Problem —
The complete listing should be restated exactly.

Given material —

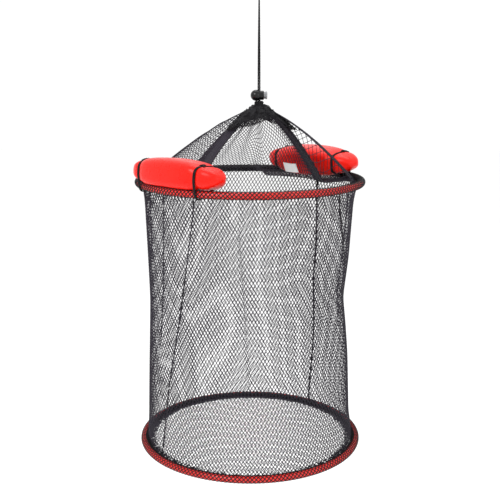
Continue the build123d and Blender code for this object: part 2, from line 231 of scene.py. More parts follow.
def strand_lines(columns, rows, steps, hand, closed_round):
    """Lines (u, v) of one family of strands: all at once round a closed net, else one by one."""
    slope = hand * rows / columns
    if closed_round:
        v = np.linspace(0, 1, steps)[None, :]
        u = (np.arange(columns) / columns)[:, None] + slope * v
        yield u, v + 0 * u
        return
    first, last = (-rows, columns) if hand > 0 else (0, columns + rows)
    fine = np.linspace(0, 1, steps * 4)
    for index in range(first, last + 1):
        start = index / columns
        line = start + slope * fine
        span = fine[(line >= 0) & (line <= 1)]
        if len(span) < 6:
            continue
        v = np.linspace(span[0], span[-1], max(4, int(steps * (span[-1] - span[0]))))[None, :]
        yield start + slope * v, v


def net_strands(surface, columns, rows, steps, closed_round, radius, thickness=None):
    """Two families of strands on surface(u, v), and a knot at each crossing, as two (vertices, faces)."""
    parts = []
    for hand, lift in ((1, 0.35), (-1, -0.35)):
        for u, v in strand_lines(columns, rows, steps, hand, closed_round):
            normals = surface_normals(surface, u, v)
            size = radius if thickness is None else radius * thickness(u, v)
            parts.append(tubes(surface(u, v) + normals * radius * lift, normals, size))
    whole = joined(parts)
    level = np.arange(1, 2 * rows)
    odd = (level % 2) * 0.5
    u = (np.arange(columns)[None, :] + odd[:, None]) / columns
    v = np.broadcast_to((level / (2 * rows))[:, None], u.shape)
    points = surface(u, v).reshape(-1, 3)
    normals = surface_normals(surface, u, v).reshape(-1, 3)
    along = (surface(u, v + 1e-3) - surface(u, v - 1e-3)).reshape(-1, 3)
    tied = knots(points, normals, along, radius * 1.35, radius * 1.5, radius * 2.1)
    return whole, tied


def nurbs_points(name, route):
    """Points along the NURBS spline that has the route as its control points."""
    curve = bpy.data.curves.new(name, "CURVE")
    curve.dimensions = "3D"
    curve.resolution_u = 16
    spline = curve.splines.new("NURBS")
    spline.points.add(len(route) - 1)
    for point, place in zip(spline.points, route):
        point.co = (*place, 1)
    spline.order_u = 3
    spline.use_endpoint_u = True
    holder = bpy.data.objects.new(name, curve)
    bpy.context.scene.collection.objects.link(holder)
    bpy.context.view_layer.update()
    mesh = bpy.data.meshes.new_from_object(holder)
    points = np.array([vertex.co[:] for vertex in mesh.vertices])
    bpy.data.objects.remove(holder)
    bpy.data.curves.remove(curve)
    bpy.data.meshes.remove(mesh)
    return points


def resampled(points, spacing, closed=False):
    """The same line in even steps."""
    if closed:
        points = np.concatenate([points, points[:1]])
    gaps = np.linalg.norm(np.diff(points, axis=0), axis=1)
    reach = np.concatenate([[0], np.cumsum(gaps)])
    count = max(8, int(round(reach[-1] / spacing)))
    at = np.linspace(0, reach[-1], count + 1)
    if closed:
        at = at[:-1]
    return np.stack([np.interp(at, reach, points[:, k]) for k in range(3)], 1)


def line_frames(points, closed=False):
    """Directions across a line that turn with it as little as they can."""
    if closed:
        along = np.roll(points, -1, 0) - np.roll(points, 1, 0)
    else:
        along = np.gradient(points, axis=0)
    along = unit(along)
    across = np.cross(along[0], [0.31, 0.87, 0.38])
    first = []
    for direction in along:
        across = across - direction * across.dot(direction)
        across = across / np.linalg.norm(across)
        first.append(across)
    first = np.array(first)
    return first, np.cross(along, first)


def braid(points, radius, closed=False):
    """A braided cord: four strands each way round a core, as (vertices, quads)."""
    pitch = radius * 7.5
    points = resampled(points, pitch / 14, closed)
    first, second = line_frames(points, closed)
    gaps = np.linalg.norm(np.diff(points, axis=0), axis=1)
    reach = np.concatenate([[0], np.cumsum(gaps)])
    if closed:
        total = reach[-1] + np.linalg.norm(points[0] - points[-1])
        twist = math.atan2(first[0].dot(second[-1]), first[0].dot(first[-1]))
        turns = max(1, round(total / pitch))
        phase = reach / total * (TAU * turns + twist)
    else:
        phase = reach / pitch * TAU
    strands, outs = [], []
    for hand in (1, -1):
        for index in range(4):
            angle = hand * phase + TAU * index / 4
            out = first * np.cos(angle)[:, None] + second * np.sin(angle)[:, None]
            over = radius * (0.66 + 0.12 * hand * np.cos(4 * phase + math.pi * index))
            strands.append(points + out * over[:, None])
            outs.append(out)
    parts = [tubes(np.array(strands), np.array(outs), radius * 0.36, 5, closed)]
    parts.append(tubes(points[None], first[None], radius * 0.66, 8, closed))
    return joined(parts)


# ---- materials

def material(name, base, rough, **settings):
    made = bpy.data.materials.new(name)
    made.use_nodes = True
    shader = made.node_tree.nodes["Principled BSDF"]
    shader.inputs["Base Color"].default_value = (*base, 1)
    shader.inputs["Roughness"].default_value = rough
    for socket, value in settings.items():
        shader.inputs[socket.replace("_", " ")].default_value = value
    made.diffuse_color = (*base, 1)
    return made


def add_node(made, kind, **values):
    node = made.node_tree.nodes.new(kind)
    for name, value in values.items():
        if name in node.inputs:
            node.inputs[name].default_value = value
        else:
            setattr(node, name, value)
    return node


def noise(made, scale, detail=3.0):
    place = add_node(made, "ShaderNodeTexCoord")
    cloud = add_node(made, "ShaderNodeTexNoise", Scale=scale, Detail=detail, Roughness=0.55)
    made.node_tree.links.new(place.outputs["Object"], cloud.inputs["Vector"])
    return cloud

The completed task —
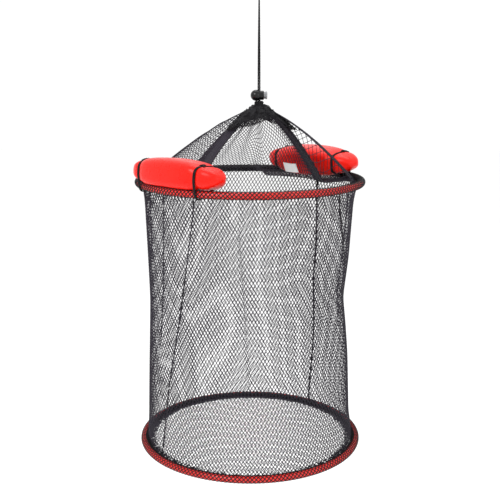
Continue the build123d and Blender code for this object: part 2, from line 231 of scene.py. More parts follow.
def strand_lines(columns, rows, steps, hand, closed_round):
    """Lines (u, v) of one family of strands: all at once round a closed net, else one by one."""
    slope = hand * rows / columns
    if closed_round:
        v = np.linspace(0, 1, steps)[None, :]
        u = (np.arange(columns) / columns)[:, None] + slope * v
        yield u, v + 0 * u
        return
    first, last = (-rows, columns) if hand > 0 else (0, columns + rows)
    fine = np.linspace(0, 1, steps * 4)
    for index in range(first, last + 1):
        start = index / columns
        line = start + slope * fine
        span = fine[(line >= 0) & (line <= 1)]
        if len(span) < 6:
            continue
        v = np.linspace(span[0], span[-1], max(4, int(steps * (span[-1] - span[0]))))[None, :]
        yield start + slope * v, v


def net_strands(surface, columns, rows, steps, closed_round, radius, thickness=None):
    """Two families of strands on surface(u, v), and a knot at each crossing, as two (vertices, faces)."""
    parts = []
    for hand, lift in ((1, 0.35), (-1, -0.35)):
        for u, v in strand_lines(columns, rows, steps, hand, closed_round):
            normals = surface_normals(surface, u, v)
            size = radius if thickness is None else radius * thickness(u, v)
            parts.append(tubes(surface(u, v) + normals * radius * lift, normals, size))
    whole = joined(parts)
    level = np.arange(1, 2 * rows)
    odd = (level % 2) * 0.5
    u = (np.arange(columns)[None, :] + odd[:, None]) / columns
    v = np.broadcast_to((level / (2 * rows))[:, None], u.shape)
    points = surface(u, v).reshape(-1, 3)
    normals = surface_normals(surface, u, v).reshape(-1, 3)
    along = (surface(u, v + 1e-3) - surface(u, v - 1e-3)).reshape(-1, 3)
    tied = knots(points, normals, along, radius * 1.35, radius * 1.5, radius * 2.1)
    return whole, tied


def nurbs_points(name, route):
    """Points along the NURBS spline that has the route as its control points."""
    curve = bpy.data.curves.new(name, "CURVE")
    curve.dimensions = "3D"
    curve.resolution_u = 16
    spline = curve.splines.new("NURBS")
    spline.points.add(len(route) - 1)
    for point, place in zip(spline.points, route):
        point.co = (*place, 1)
    spline.order_u = 3
    spline.use_endpoint_u = True
    holder = bpy.data.objects.new(name, curve)
    bpy.context.scene.collection.objects.link(holder)
    bpy.context.view_layer.update()
    mesh = bpy.data.meshes.new_from_object(holder)
    points = np.array([vertex.co[:] for vertex in mesh.vertices])
    bpy.data.objects.remove(holder)
    bpy.data.curves.remove(curve)
    bpy.data.meshes.remove(mesh)
    return points


def resampled(points, spacing, closed=False):
    """The same line in even steps."""
    if closed:
        points = np.concatenate([points, points[:1]])
    gaps = np.linalg.norm(np.diff(points, axis=0), axis=1)
    reach = np.concatenate([[0], np.cumsum(gaps)])
    count = max(8, int(round(reach[-1] / spacing)))
    at = np.linspace(0, reach[-1], count + 1)
    if closed:
        at = at[:-1]
    return np.stack([np.interp(at, reach, points[:, k]) for k in range(3)], 1)


def line_frames(points, closed=False):
    """Directions across a line that turn with it as little as they can."""
    if closed:
        along = np.roll(points, -1, 0) - np.roll(points, 1, 0)
    else:
        along = np.gradient(points, axis=0)
    along = unit(along)
    across = np.cross(along[0], [0.31, 0.87, 0.38])
    first = []
    for direction in along:
        across = across - direction * across.dot(direction)
        across = across / np.linalg.norm(across)
        first.append(across)
    first = np.array(first)
    return first, np.cross(along, first)


def braid(points, radius, closed=False):
    """A braided cord: four strands each way round a core, as (vertices, quads)."""
    pitch = radius * 7.5
    points = resampled(points, pitch / 14, closed)
    first, second = line_frames(points, closed)
    gaps = np.linalg.norm(np.diff(points, axis=0), axis=1)
    reach = np.concatenate([[0], np.cumsum(gaps)])
    if closed:
        total = reach[-1] + np.linalg.norm(points[0] - points[-1])
        twist = math.atan2(first[0].dot(second[-1]), first[0].dot(first[-1]))
        turns = max(1, round(total / pitch))
        phase = reach / total * (TAU * turns + twist)
    else:
        phase = reach / pitch * TAU
    strands, outs = [], []
    for hand in (1, -1):
        for index in range(4):
            angle = hand * phase + TAU * index / 4
            out = first * np.cos(angle)[:, None] + second * np.sin(angle)[:, None]
            over = radius * (0.66 + 0.12 * hand * np.cos(4 * phase + math.pi * index))
            strands.append(points + out * over[:, None])
            outs.append(out)
    parts = [tubes(np.array(strands), np.array(outs), radius * 0.36, 5, closed)]
    parts.append(tubes(points[None], first[None], radius * 0.66, 8, closed))
    return joined(parts)


# ---- materials

def material(name, base, rough, **settings):
    made = bpy.data.materials.new(name)
    made.use_nodes = True
    shader = made.node_tree.nodes["Principled BSDF"]
    shader.inputs["Base Color"].default_value = (*base, 1)
    shader.inputs["Roughness"].default_value = rough
    for socket, value in settings.items():
        shader.inputs[socket.replace("_", " ")].default_value = value
    made.diffuse_color = (*base, 1)
    return made


def add_node(made, kind, **values):
    node = made.node_tree.nodes.new(kind)
    for name, value in values.items():
        if name in node.inputs:
            node.inputs[name].default_value = value
        else:
            setattr(node, name, value)
    return node


def noise(made, scale, detail=3.0):
    place = add_node(made, "ShaderNodeTexCoord")
    cloud = add_node(made, "ShaderNodeTexNoise", Scale=scale, Detail=detail, Roughness=0.55)
    made.node_tree.links.new(place.outputs["Object"], cloud.inputs["Vector"])
    return cloud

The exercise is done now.